Dalam kasus ini juga Greenpeace meminta kepada pemerintah demi meminta pertanggungjawaban dari PT korindo atas kebakaran hutan yang besar dan pembukaan lahan secara besar besaran yang berdampak buruk pada kesehatan masyarakat sekitar.
Saat ini, Greenpeace berperan aktif menangani kasus tambang nikel di Raja Ampat yang dengan adanya aktivitas pertambangan nikel di raja ampat dapat memicu terjadinya pembabatan hutan (Deforestasi) yang dapat mengakibatkan erosi tanah, pencemaran air tanah dan air laut akibat limbah dari tambang nikel tersebut dan perubahan iklim lokal.
Selain itu, aktivitas pertambangan nikel di raja ampat juga dapat mengakibatkan kerusakan ekosistem laut seperti kerusakan terumbu karang akibat sedimentasi (timbunan lumpur) dan gangguan pada flora dan fauna, memicu juga masalah kesehatan seperti pencemaran air yang dapat menyebabkan penyakit, dan dampak kesehatan lainnya akibat paparan zat kimia dari tambang mengingat bahwa masyarakat sekitar sebagian besar hidupnya bergantung pada hasil laut seperti perikanan dan memanfaatkan keindahan alam raja Ampat sebagai objek wisata yang dikenal dunia, raja ampat dikenal sebagai “Surga Terumbu Karang Dunia”.
Raja Ampat menawarkan beragam kehidupan makro yang menakjubkan, termasuk ratusan spesies nudibranch yang berwarna-warni dan tidak biasa, sedikitnya lima spesies kuda laut kerdil, ikan pipa, beberapa spesies ikan kodok, gurita cincin biru kecil, moluska yang luar biasa dan masih banyak lagi spesies ikan yang dilindungi di perairan raja Ampat.

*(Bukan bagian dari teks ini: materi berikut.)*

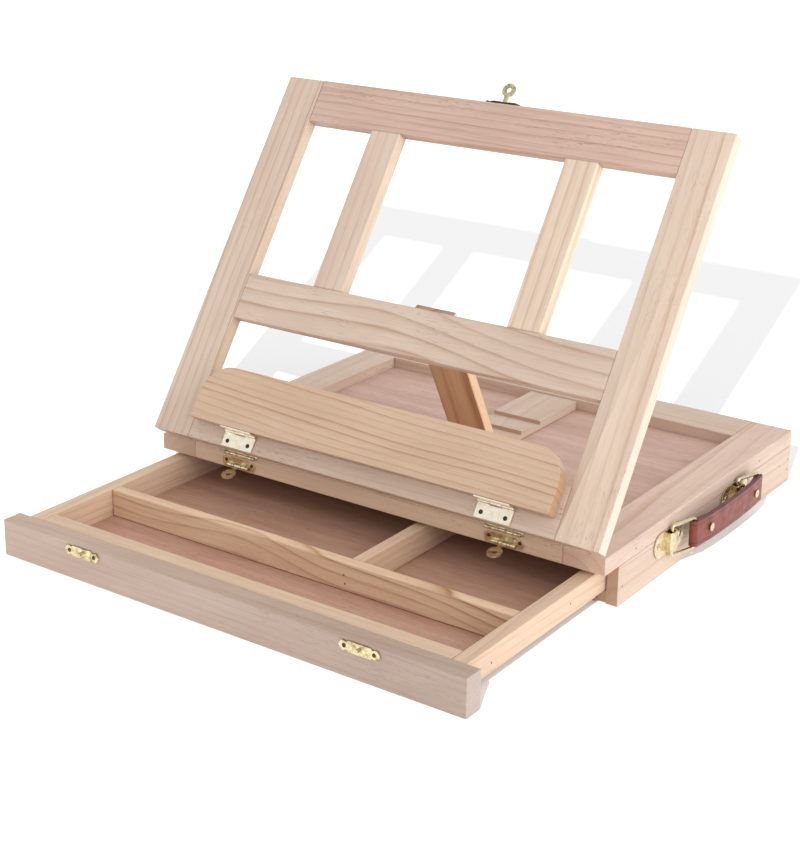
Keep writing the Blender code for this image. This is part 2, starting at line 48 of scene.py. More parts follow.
# The drawing frame's hinge axis and tilt, and the prop's lean, in the resting pose.
easel_axis = Vector(joints["easel_tilt"]["pos_m"])
TILT = math.radians(55.7)
LEAN = math.radians(27.4)
X = Vector((1, 0, 0))
Y = Vector((0, 1, 0))
Z = Vector((0, 0, 1))
UP_FRAME = Vector((0, math.cos(TILT), math.sin(TILT)))
OUT_FRAME = Vector((0, -math.sin(TILT), math.cos(TILT)))
DOWN_LEG = Vector((0, math.sin(LEAN), -math.cos(LEAN)))
STRAP_CENTRE_Z = 0.021


def linear(red, green, blue):
    """Scene-linear colour from display values between 0 and 255."""
    def channel(value):
        value /= 255
        return value / 12.92 if value <= 0.04045 else ((value + 0.055) / 1.055) ** 2.4
    return (channel(red), channel(green), channel(blue), 1.0)


def deeper(colour, share):
    """The same colour with its light cut to a share."""
    return tuple(value * share for value in colour[:3]) + (1.0,)


# --- Materials -------------------------------------------------------------------------------------


class Nodes:
    """Small helper that adds and links shader nodes."""

    def __init__(self, name):
        self.material = bpy.data.materials.new(name)
        self.material.use_nodes = True
        self.tree = self.material.node_tree
        self.shader = self.tree.nodes["Principled BSDF"]

    def node(self, kind, **settings):
        made = self.tree.nodes.new(kind)
        for key, value in settings.items():
            setattr(made, key, value)
        return made

    def link(self, source, target):
        if hasattr(source, "default_value") or hasattr(source, "is_output"):
            self.tree.links.new(source, target)
        else:
            target.default_value = source

    def math(self, operation, first, second=0.0, third=0.0, clamp=False):
        made = self.node("ShaderNodeMath", operation=operation, use_clamp=clamp)
        for value, socket in zip((first, second, third), made.inputs):
            self.link(value, socket)
        return made.outputs[0]

    def vector(self, operation, first, second=(0, 0, 0)):
        made = self.node("ShaderNodeVectorMath", operation=operation)
        self.link(first, made.inputs[0])
        self.link(second, made.inputs[1])
        return made.outputs["Value" if operation in ("DOT_PRODUCT", "LENGTH") else "Vector"]

    def combine(self, x, y, z):
        made = self.node("ShaderNodeCombineXYZ")
        for value, socket in zip((x, y, z), made.inputs):
            self.link(value, socket)
        return made.outputs[0]

    def noise(self, where, scale=1.0, detail=2.0, rough=0.5, colour=False):
        made = self.node("ShaderNodeTexNoise")
        self.link(where, made.inputs["Vector"])
        made.inputs["Scale"].default_value = scale
        made.inputs["Detail"].default_value = detail
        made.inputs["Roughness"].default_value = rough
        return made.outputs["Color" if colour else 0]

    def ramp(self, factor, stops):
        made = self.node("ShaderNodeValToRGB")
        self.link(factor, made.inputs[0])
        elements = made.color_ramp.elements
        while len(elements) < len(stops):
            elements.new(0.5)
        for element, (position, value) in zip(elements, stops):
            element.position = position
            element.color = value if isinstance(value, tuple) else (value, value, value, 1.0)
        return made.outputs[0]

    def spread(self, value, low, high, to_low=0.0, to_high=1.0):
        made = self.node("ShaderNodeMapRange")
        self.link(value, made.inputs[0])
        for socket, setting in zip(made.inputs[1:5], (low, high, to_low, to_high)):
            socket.default_value = setting
        return made.outputs[0]

    def mix(self, factor, first, second, blend='MIX'):
        made = self.node("ShaderNodeMix", data_type='RGBA', blend_type=blend)
        self.link(factor, made.inputs[0])
        self.link(first, made.inputs[6])
        self.link(second, made.inputs[7])
        return made.outputs[2]

    def bump(self, height, strength, distance):
        made = self.node("ShaderNodeBump")
        made.inputs["Strength"].default_value = strength
        made.inputs["Distance"].default_value = distance
        self.link(height, made.inputs["Height"])
        self.link(made.outputs[0], self.shader.inputs["Normal"])


def board_coordinates(work, origin, along, across):
    """Millimetre coordinates of a board: along its grain, across its face and through it."""
    where = work.node("ShaderNodeTexCoord").outputs["Object"]
    shifted = work.vector("SUBTRACT", where, tuple(origin))
    return [work.vector("DOT_PRODUCT", shifted, tuple(axis / MM))
            for axis in (along, across, along.cross(across))]


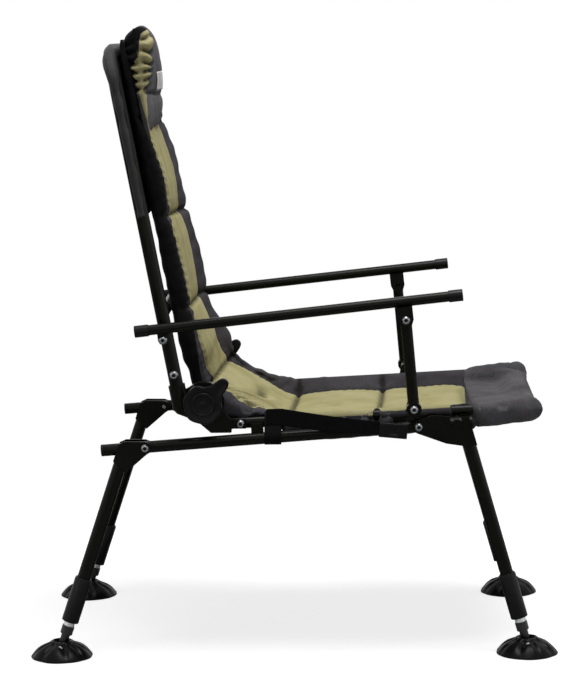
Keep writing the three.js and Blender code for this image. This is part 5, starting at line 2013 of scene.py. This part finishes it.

Aksi-aksi dari Greenpeace yang menyuarakan “SAVERAJAAMPAT” membuahkan hasil yang baik, setidaknya ada 4 Izin tambang yang di resmi di cabut pemerintah atas perintah Presiden RI. Menteri ESDM Bahlil Lahadalia mengatakan empat perusahaan yang dicabut adalah PT Anugerah Surya Pratama (ASP), PT Mulia Raymond Perkasa (MRP), PT Kawei Sejahtera Mining (KSM), dan PT Nurham.